┌─ Records shown
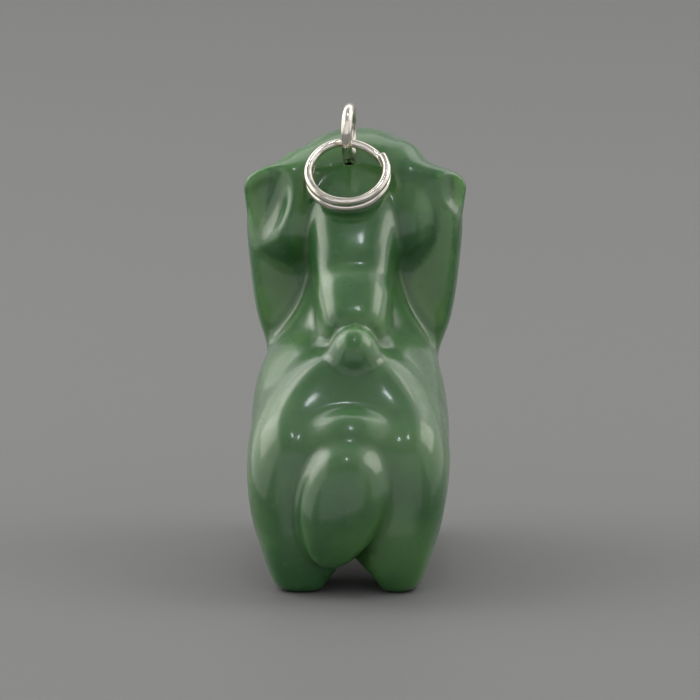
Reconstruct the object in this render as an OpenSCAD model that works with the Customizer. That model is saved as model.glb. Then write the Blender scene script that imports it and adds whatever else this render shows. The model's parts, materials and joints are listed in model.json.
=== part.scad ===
/* [Stone] */
// Width of the stone over both ear flaps
stone_width = 17.9; // [16:0.1:20]
// Length of the stone from the tail to the trunk
stone_length = 37.2; // [35:0.1:40]
// Height of the stone from the soles to the crown
stone_height = 32.8; // [31:0.1:34]

/* [Eye] */
// Outside diameter of the round eye
eye_d = 4.6; // [4.4:0.1:5]
// Thickness of the wire that the eye is bent from
eye_wire = 0.9; // [0.8:0.05:1]
// Diameter of the post below the eye
post_d = 1.0; // [0.9:0.05:1.1]
// Length of the post inside the stone
post_length = 4; // [3:0.5:6]
// Lean of the post from upright, toward the tail
post_lean = 15; // [5:1:25]
// Turn of the eye about its post
eye_turn = 5; // [0:1:10]

/* [Split ring] */
// Outside diameter of the split ring
split_d = 7.0; // [6.8:0.1:7.2]
// Thickness of its wire
split_wire = 0.7; // [0.6:0.05:0.75]
// Slope of the ring where it lies on the nape
split_slope = 41; // [36:1:42]
// Sideways tilt of the ring, its right side higher
split_tilt = 4; // [0:1:6]

/* [Hidden] */

// Sizes at which the lumps below are drawn, and the scale from them to the sizes above
drawn_size = [17.9, 37.2, 32.8];
scale_to_size = [stone_width / drawn_size.x, stone_length / drawn_size.y, stone_height / drawn_size.z];

// Gap round the post in its drilled hole, and between the eye or the ring and what it rests on
play = 0.05;
seat_gap = 0.1;

// The eye stands where the nape runs up into the crown
nape_slope = 39;
eye_foot = [for (i = [0:2]) [-0.5, 8.4, 30.92][i] * scale_to_size[i]];
eye_radius = (eye_d - eye_wire) / 2;
eye_rise = (eye_d / 2 + seat_gap) / cos(nape_slope - post_lean);
eye_centre = eye_foot + eye_rise * [0, -sin(post_lean), cos(post_lean)];

// The split ring hangs in the lower rear of the eye, by the wire that crosses between its two turns
hang = 20;
turn_gap = 0.04;
split_seat = eye_centre - (eye_d / 2 - eye_wire - split_wire / 2 - seat_gap) * [0, sin(hang), cos(hang)];
split_radius = (split_d - split_wire) / 2;
turn_pitch = split_wire + turn_gap;

// Angles along the split ring's wire: its first end, where it starts to cross and for how long, its whole
// turn, and where it lies in the eye
first_end = 28;
cross_from = 270;
cross_over = 90;
wire_turn = 594;
seat_turn = 301;
ring_step = 9;
ring_sides = 12;

// Rounded lumps that the stone is made of, in the order they are joined. Each row holds a name, 1 for a
// pair mirrored across X, the centre, the half sizes, pitch, roll and yaw, squareness, taper toward the
// bottom, width of the blend, and ADD, CARVE or TRIM.
ADD = 0;
CARVE = 1;
TRIM = 2;
LUMPS = [
    ["body",        0, [-0.15,  -1.8,  10.3], [ 8.2, 11.2, 8.15], [ 16,  -5,   0], 2.5,  0,    0,   ADD],
    ["rump",        0, [ -0.1,  -8.2,   9.4], [ 7.6,  5.6,  5.5], [  0,   0,   0], 2.3,  0,    2,   ADD],
    ["haunch",      1, [  2.9,  -8.7, 10.35], [ 4.6,    5,    9], [-22, -42,   0], 2.15, 0,    2,   ADD],
    ["chest",       0, [    0,   7.1,    12], [ 6.4,    7,    9], [  0,   0,   0], 2.3,  0,    3,   ADD],
    ["hind_left",   0, [ -3.8, -11.6,   5.6], [ 3.7,  4.6,  7.6], [ -8,   0,   0], 2.5,  0,    2,   ADD],
    ["hind_right",  0, [    4, -11.6,   5.6], [ 3.5,  4.6,  7.6], [ -8,   0,   0], 2.5,  0,    2,   ADD],
    ["fore_leg",    1, [  3.6,   9.1,     4], [ 2.6,  3.6,  7.5], [  0,   0,   0], 2.4,  0,    1.5, ADD],
    ["flanks",      0, [ -0.1,  -2.4,  10.6], [ 8.2,   60,   15], [  0,   0,   0], 2.0,  0,    1.2, TRIM],
    ["hollow",      0, [  0.2, -12.4,  15.3], [   3,  3.2,  1.5], [ 42,   0,   0], 2.0,  0,    3.2, CARVE],
    ["arch",        0, [  0.4, -11.4,     0], [ 2.5,    9,    2], [  0,   0,   0], 1.8,  0,    0.8, CARVE],
    ["neck",        0, [    0,   7.7,  22.6], [ 3.6,    9,    5], [ 39,   0,   0], 2.6,  0,    3,   ADD],
    ["roll_right",  0, [ 4.05,   7.5,    28], [   2,  4.9, 2.35], [ 46,  12,  19], 2.2,  0,    2.2, ADD],
    ["roll_left",   0, [-4.85,   7.4,  27.6], [ 2.3,  4.8,  2.4], [ 46, -12, -22], 2.2,  0,    2.4, ADD],
    ["head",        0, [  0.1,  12.8,  26.3], [ 6.4,  5.8,  6.3], [  0,   0,   0], 2.1,  0,    2,   ADD],
    ["ear",         1, [  5.5,   6.5,  22.9], [ 2.9,  1.6,  7.2], [-10,   3, -10], 3.0,  0.08, 1.4, ADD],
    ["ear_tip",     1, [  5.9,   7.9,  28.5], [ 2.6,  1.2,  1.9], [-20,   8, -10], 3.0,  0.2,  1.5, ADD],
    ["scoop_left",  0, [   -8,   3.9,  28.2], [ 2.6,  2.9,    5], [-14,  24,   0], 2.0,  0,    0.6, CARVE],
    ["scoop_right", 0, [  8.6,   4.9,  29.3], [ 1.7,  2.2,  2.6], [-14, -10,   0], 2.0,  0,    0.5, CARVE],
    ["ridge_top",   0, [    0,   7.9, 27.78], [2.95,    8,    2], [ 31,   0,   0], 2.4,  0,    1,   ADD],
    ["ridge",       0, [    0,  2.44, 24.08], [   3,  6.8,  1.9], [ 41,   0,   0], 2.4,  0,    0.8, ADD],
    ["ridge_low",   0, [  0.2,  -2.4,  20.1], [ 2.6,  3.3,  2.4], [ 34,   0,   0], 2.4,  0,    0.6, ADD],
    ["bulb",        0, [  0.3,  -6.6,  17.7], [   2,  2.4,  2.2], [ 30,   0,   0], 2.0,  0,    0.5, ADD],
    ["tail_root",   0, [  0.1, -12.6,   9.2], [ 4.5,  3.4,  4.9], [-14,   8,   0], 2.1,  0,    1,   ADD],
    ["tail",        0, [ -0.5, -15.9,     7], [3.45,  2.6,    5], [-16,  16,   0], 2.0,  0.16, 0.8, ADD],
    ["trunk",       0, [    0,  15.8,    20], [ 2.7,  2.8,  6.5], [  4,   0,   0], 2.0,  0,    2,   ADD],
    ["trunk_tip",   0, [    0,    15,  11.5], [ 2.1,  2.2,  7.5], [ -2,   0,   0], 2.2,  0.1,  1.5, ADD],
];

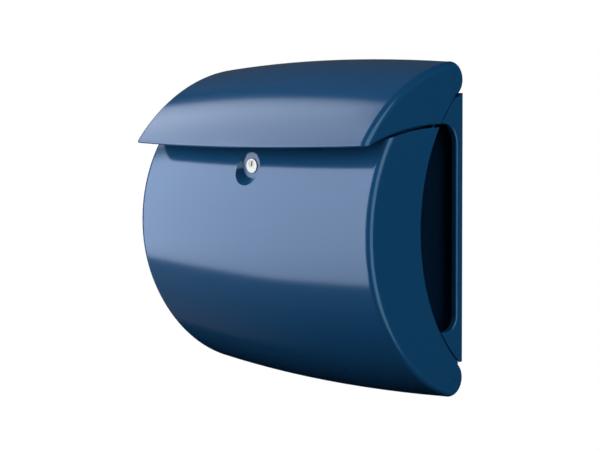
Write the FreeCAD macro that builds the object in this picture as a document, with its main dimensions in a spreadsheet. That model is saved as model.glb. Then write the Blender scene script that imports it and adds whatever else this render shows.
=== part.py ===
"""A moulded post box for a wall: lift-up lid, drop-down front door with a cam lock,
letter slot under the lid, and a newspaper compartment that is open at both sides.

Frame: X runs across the box, the door looks towards -Y, Z is up. The wall is the plane Y = 0,
and the origin is the middle of the four fixing holes on that plane. Sizes are in millimetres.
"""
import FreeCAD, Part
import math
import os

import Sketcher
from FreeCAD import Placement, Rotation, Vector

doc = FreeCAD.newDocument("post_box")

# Driving dimensions: alias, value. Heights are above or below the middle of the fixing holes.
DRIVING_SIZES = [
    ("body_width", 385.0),
    ("skin", 2.8),
    ("edge_round", 8.0),
    ("crown_rise", 8.5),
    ("pin_setback", 22.3),
    ("upper_pin_height", 176.0),
    ("lower_pin_drop", 180.0),
    ("ear_radius", 20.8),
    ("lid_arc_radius", 253.6),
    ("lip_depth", 189.9),
    ("lip_height", 98.7),
    ("lip_sag", 3.5),
    ("lip_turn_in", 7.0),
    ("lip_round", 2.0),
    ("lid_side_height", 123.3),
    ("lip_corner_drop", 1.7),
    ("lid_to_door", 4.0),
    ("door_depth", 180.5),
    ("door_ear_reach", 16.4),
    ("door_arc_height", -1.5),
    ("belly_flattening", 48.4),
    ("ear_lap", 0.8),
    ("parting_depth", 88.8),
    ("parting_height", 0.8),
    ("parting_gap", 2.0),
    ("wall_standoff", 5.0),
    ("plate_thickness", 3.0),
    ("frame_top", 160.2),
    ("frame_drop", 161.0),
    ("column_width", 12.7),
    ("cutout_rim", 7.0),
    ("cutout_top", 123.3),
    ("cutout_drop", 121.7),
    ("cutout_upper_round", 24.0),
    ("cutout_lower_round", 17.0),
    ("cheek_thickness", 3.5),
    ("cheek_radius", 16.5),
    ("web_reach", 52.0),
    ("web_drop", 50.0),
    ("roll_end_angle", 150.0),
    ("roll_thickness", 2.5),
    ("ear_clearance", 0.4),
    ("pin_diameter", 5.0),
    ("pin_inset", 0.4),
    ("running_fit", 0.06),
    ("fixing_spacing_x", 300.0),
    ("fixing_spacing_z", 280.0),
    ("fixing_hole", 5.5),
    ("pad_diameter", 24.0),
    ("well_outer", 16.0),
    ("well_inner", 11.0),
    ("well_floor", 2.5),
    ("seat_gap", 0.3),
    ("inner_wall_skin", 2.5),
    ("inner_wall_lap", 3.0),
    ("inner_wall_side_gap", 2.7),
    ("deck_skin", 2.5),
    ("deck_drop", 12.0),
    ("slot_width", 330.0),
    ("slot_height", 38.0),
    ("rail_depth", 141.0),
    ("rail_foot_height", 108.0),
    ("flange_sweep", 14.0),
    ("keeper_width", 56.0),
    ("keeper_foot_height", 94.0),
    ("keeper_gap", 0.6),
    ("keeper_skin", 2.5),
    ("lock_height", 73.0),
    ("lock_floor_depth", 168.0),
    ("lock_floor_skin", 8.0),
    ("dish_floor_radius", 15.0),
    ("dish_flare", 0.58),
    ("collar_radius", 16.4),
    ("collar_stand", 0.3),
    ("lock_head_diameter", 18.5),
    ("lock_head_proud", 1.2),
    ("lock_body_diameter", 16.4),
    ("lock_flat_width", 13.8),
    ("lock_groove_depth", 1.0),
    ("lock_body_length", 21.0),
    ("plug_diameter", 9.5),
    ("plug_rise", 2.8),
    ("cam_length", 28.0),
    ("cam_width", 11.0),
    ("cam_thickness", 2.0),
    ("tail_width", 6.0),
    ("keyway_width", 1.6),
    ("keyway_height", 6.4),
    ("cam_screw_diameter", 3.5),
    ("clip_thickness", 1.2),
    ("frame_screw_diameter", 3.5),
]


def make_sheet():
    """Puts the driving dimensions into a spreadsheet, one alias to a row."""
    made = doc.addObject("Spreadsheet::Sheet", "sizes")
    for row, (alias, value) in enumerate(DRIVING_SIZES, start=1):
        made.set("A%d" % row, alias)
        made.set("B%d" % row, str(value))
        made.setAlias("B%d" % row, alias)
    doc.recompute()
    return made


sheet = make_sheet()


def size(alias):
    """The value of one driving dimension, read from the sheet."""
    return float(sheet.get(alias))


# Plane geometry of the side view: a point is (y, z)

def polar(centre, radius, degrees):
    """The point at an angle from +Y towards +Z on a circle."""
    turn = math.radians(degrees)
    return centre[0] + radius * math.cos(turn), centre[1] + radius * math.sin(turn)


def angle_at(centre, point):
    """The angle of a point seen from a centre, 0 to 360 degrees from +Y towards +Z."""
    return math.degrees(math.atan2(point[1] - centre[1], point[0] - centre[0])) % 360.0


def circles_meet(first, first_radius, second, second_radius, side):
    """Where two circles cross; side +1 is to the left of the line from first to second."""
    across = second[0] - first[0]
    up = second[1] - first[1]
    apart = math.hypot(across, up)
    along = (apart ** 2 + first_radius ** 2 - second_radius ** 2) / (2.0 * apart)
    off = side * math.sqrt(first_radius ** 2 - along ** 2)
    y = first[0] + (along * across - off * up) / apart
    z = first[1] + (along * up + off * across) / apart
    return y, z


def circle_y(centre, radius, z):
    """The front (-Y) point of a circle at a height."""
    return centre[0] - math.sqrt(radius ** 2 - (z - centre[1]) ** 2)



def radius_beside_pin(front_depth, pin_rise, reach):
    """The radius of a side circle, from its front point and its distance past a pin.

    The circle's front is at y = -front_depth, its centre lies pin_rise above or below the pin,
    and the centre is one radius plus the reach away from the pin.
    """
    setback = size("pin_setback") - front_depth
    return (setback ** 2 + pin_rise ** 2 - reach ** 2) / (2.0 * (reach - setback))


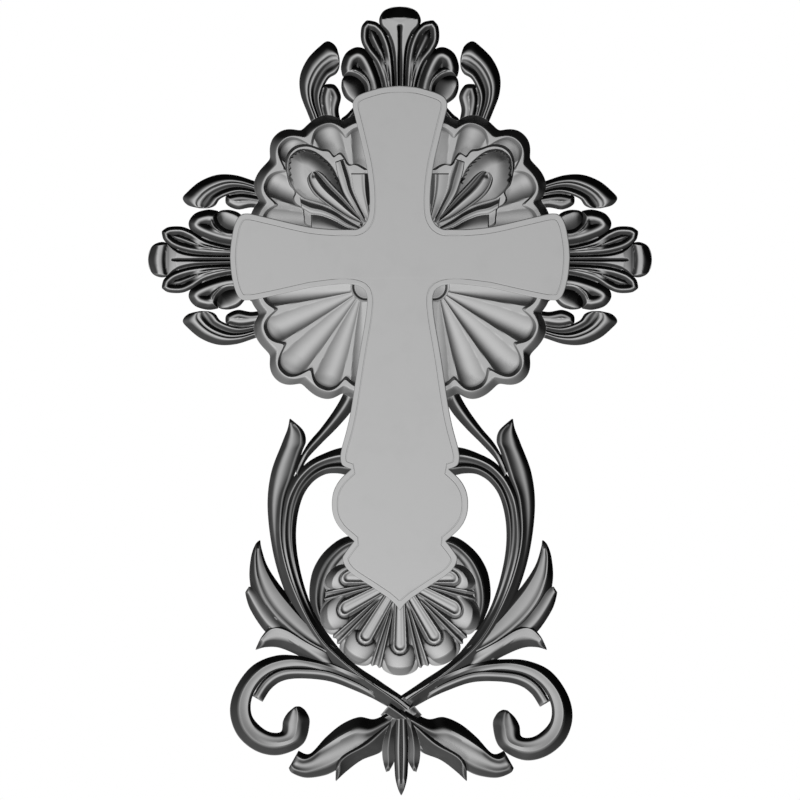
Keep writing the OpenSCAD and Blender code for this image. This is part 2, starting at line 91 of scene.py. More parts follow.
def curve(points, steps):
    """steps + 1 points spaced evenly along the smooth curve through points."""
    p = np.array(points, float)
    run = np.concatenate([[0], np.cumsum(np.linalg.norm(np.diff(p, axis=0), axis=1))])
    s = np.linspace(0, run[-1], steps + 1)
    i = np.clip(np.searchsorted(run, s, side="right") - 1, 0, len(p) - 2)
    t = ((s - run[i]) / (run[i + 1] - run[i]))[:, None]
    a, b, c, d = p[np.maximum(i - 1, 0)], p[i], p[i + 1], p[np.minimum(i + 2, len(p) - 1)]
    second, third = 2 * a - 5 * b + 4 * c - d, 3 * b - a - 3 * c + d
    return 0.5 * (2 * b + (c - a) * t + second * t**2 + third * t**3)


def mirrored(points, axis=0.0):
    """The points on the other side of an upright axis."""
    return [[2 * axis - x, z] for x, z in points]


def same(points):
    """The points where they are: the turn of the top crest."""
    return points


def mix(a, b, t):
    """a where t is 0 and b where t is 1."""
    return a + (b - a) * t


def smooth(t):
    """0 to 1, level at both ends."""
    t = np.clip(t, 0, 1)
    return t * t * (3 - 2 * t)


def quarter(t):
    """0 to 1 like a quarter circle, steep at the start and level at the end."""
    return np.sqrt(1 - (1 - np.clip(t, 0, 1)) ** 2)


def bump_at(x, middle, width):
    """1 at the middle, falling to 0 on both sides over about two widths."""
    return np.exp(-(((x - middle) / width) ** 2))


def to_frame(x, z, height):
    """Drawn mm to the frame's metres."""
    return np.stack([x * WIDE, -height * np.ones_like(x), z * TALL], axis=-1) * MM


# ---- sections across a leaf ----

# A section is a list of (place across, height, "sharp" or "round"), from the first edge to the second.
# A profile is the same over the distance from the edge, in mm.


def section_heights(section, u):
    """Height at each place u across, rounded or creased at the section's knots."""
    h = np.zeros_like(u)
    for (u0, h0, kind0), (u1, h1, kind1) in zip(section, section[1:]):
        x = np.clip((u - u0) / (u1 - u0), 0, 1)
        if kind0 == "round" and kind1 == "round":
            blend = (1 - np.cos(np.pi * x)) / 2
        elif kind0 == "sharp" and kind1 == "round":
            blend = np.sin(np.pi * x / 2)
        elif kind0 == "round":
            blend = 1 - np.cos(np.pi * x / 2)
        else:
            blend = x
        h = np.where((u >= u0) & (u <= u1), mix(h0, h1, blend), h)
    return h


def two_flanks(*knots):
    """Section that slopes down to the foot at both edges."""
    return [(0, EDGE, "sharp"), *knots, (1, EDGE, "sharp")]


def other_hand(section):
    """The section seen from its other edge."""
    return [(1 - u, h, kind) for u, h, kind in reversed(section)]


# ---- closed relief solids ----


def grid_solid(x, z, height):
    """Closed solid with a flat back. The first and last columns of the grids x, z and height are its long
    edges."""
    rows, cols = x.shape
    top = to_frame(x, z, height).reshape(-1, 3)
    edge = to_frame(x[:, [0, -1]], z[:, [0, -1]], np.zeros((rows, 2))).reshape(-1, 3)
    o = rows * cols
    faces = []
    for j in range(rows - 1):
        for k in range(cols - 1):
            q = j * cols + k
            faces.append((q, q + cols, q + cols + 1, q + 1))
        b = o + 2 * j
        faces.append((b, b + 1, b + 3, b + 2))
        faces.append((b, b + 2, (j + 1) * cols, j * cols))
        faces.append((j * cols + cols - 1, (j + 1) * cols + cols - 1, b + 3, b + 1))
    faces.append(tuple([o] + list(range(cols)) + [o + 1]))
    last = (rows - 1) * cols
    faces.append(tuple([o + 2 * rows - 1] + list(range(last + cols - 1, last - 1, -1)) + [o + 2 * rows - 2]))
    return np.concatenate([top, edge]), faces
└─
-- Exercise --
Lines from the beginning of the data above through the line containing "eye_centre = eye_foot" are to be returned exactly, and no others.

-- Correct answer --
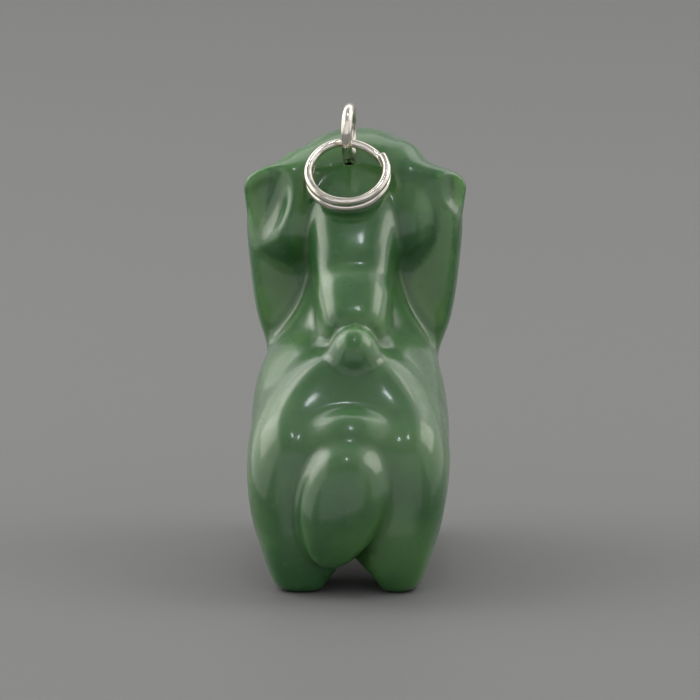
Reconstruct the object in this render as an OpenSCAD model that works with the Customizer. That model is saved as model.glb. Then write the Blender scene script that imports it and adds whatever else this render shows. The model's parts, materials and joints are listed in model.json.
=== part.scad ===
/* [Stone] */
// Width of the stone over both ear flaps
stone_width = 17.9; // [16:0.1:20]
// Length of the stone from the tail to the trunk
stone_length = 37.2; // [35:0.1:40]
// Height of the stone from the soles to the crown
stone_height = 32.8; // [31:0.1:34]

/* [Eye] */
// Outside diameter of the round eye
eye_d = 4.6; // [4.4:0.1:5]
// Thickness of the wire that the eye is bent from
eye_wire = 0.9; // [0.8:0.05:1]
// Diameter of the post below the eye
post_d = 1.0; // [0.9:0.05:1.1]
// Length of the post inside the stone
post_length = 4; // [3:0.5:6]
// Lean of the post from upright, toward the tail
post_lean = 15; // [5:1:25]
// Turn of the eye about its post
eye_turn = 5; // [0:1:10]

/* [Split ring] */
// Outside diameter of the split ring
split_d = 7.0; // [6.8:0.1:7.2]
// Thickness of its wire
split_wire = 0.7; // [0.6:0.05:0.75]
// Slope of the ring where it lies on the nape
split_slope = 41; // [36:1:42]
// Sideways tilt of the ring, its right side higher
split_tilt = 4; // [0:1:6]

/* [Hidden] */

// Sizes at which the lumps below are drawn, and the scale from them to the sizes above
drawn_size = [17.9, 37.2, 32.8];
scale_to_size = [stone_width / drawn_size.x, stone_length / drawn_size.y, stone_height / drawn_size.z];

// Gap round the post in its drilled hole, and between the eye or the ring and what it rests on
play = 0.05;
seat_gap = 0.1;

// The eye stands where the nape runs up into the crown
nape_slope = 39;
eye_foot = [for (i = [0:2]) [-0.5, 8.4, 30.92][i] * scale_to_size[i]];
eye_radius = (eye_d - eye_wire) / 2;
eye_rise = (eye_d / 2 + seat_gap) / cos(nape_slope - post_lean);
eye_centre = eye_foot + eye_rise * [0, -sin(post_lean), cos(post_lean)];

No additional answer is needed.